The Reserve Bank’s released a new forecast rate track that suggests the OCR will fall from here to at least 5% by the end of the year and to at least 4.5% by June next year.  

This morning, Reserve Bank Governor Adrian Orr explained to the Mike Hosking Breakfast why the RBNZ made the decision to lower the OCR...  

“Plenty of time and plenty of information has happened since May, and we've also communicated that as well. You know, we had a July monetary policy statement where we quite clearly showed our level of, growing level of confidence that the monetary policy is working, growing concern that the output is falling quicker than  necessary, and so we moved in August.” 

So, hallelujah. It’s a dose of hope, a ray of sunshine, and the right move, but is it enough of a move to make a difference to you? It depends on your individual circumstances as to whether it makes an impact now – or in a years' time  

The tax cuts have come into play, and OCR is dropping, but we’re also dealing with rising rates, increases in utility bills and hefty insurances bills. So what impact will this news have on your household?   

I am sure that Adrian Orr was excited to finally be announcing a rate cut – but was it communicated well?

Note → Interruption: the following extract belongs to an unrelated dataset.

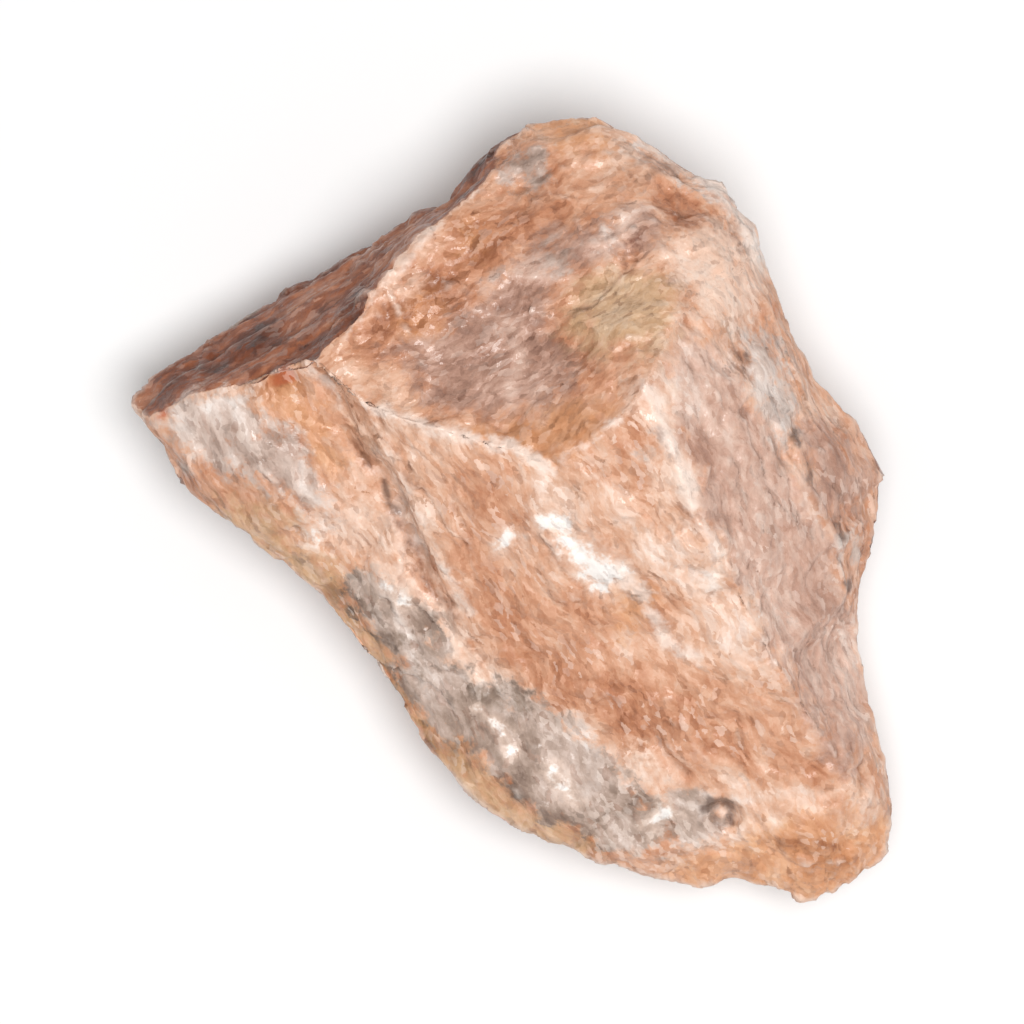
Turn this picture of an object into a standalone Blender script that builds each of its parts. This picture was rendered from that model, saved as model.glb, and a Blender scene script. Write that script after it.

The news has been overshadowed by frustration and criticism over the way it was delivered.   

Reactions among bank economists were mixed, all agreed the direction of travel for rates is down, and sooner rather than later, and New Zealand’s major banks have moved swiftly in lowering mortgage lending rates, but if you’re a consumer  making decisions about your mortgage, or business loan and had looked to the Reserve Bank to give you an indication of how things were going to progress – you quite rightly might be a little taken aback by this earlier than anticipated move.   

 In February and April, the Reserve Bank reasoned that the OCR would need to remain at a restrictive level for a “sustained period” to ensure inflation returned to the 1-3% target.  

In May, that wording changed – it was slightly softer. “Monetary policy needs to remain restrictive to ensure inflation returns to target within a reasonable timeframe.”  

And in July, things loosened up more with the central bank stating “monetary policy will need to remain restrictive” but that “the extent of this restraint will be tempered over time consistent with the expected decline in inflation pressures”.  

We had been led to believe that we would not see cuts until next year – and I’m not sure this statement has enough detail to make anyone think otherwise.   

This was Adrian Orr defending the communication of the OCR cut to the Mike Hosking Breakfast ... 

“Nothing we do today is going to affect today's inflation, so we're always looking forward. What are we seeing here? We're seeing more spare capacity of the economy taking out some of that inflation pressure and we're seeing global pricing falling and we're seeing business pricing behaviours change dramatically in New Zealand all for the positive, all consistent with one to 3% inflation.” 

The cut is a good move, the RBNZ might have read the economy correctly, but were their intentions clear to you ? Have you been able to read between the lines and make decisions that will allow you to benefit from this cut, and on going cuts over the coming year?   

The news yesterday was a step in the right direction – a new direction, but interpreting RBNZ statements has become a bit of an art. Maybe some pictures would have been helpful after all.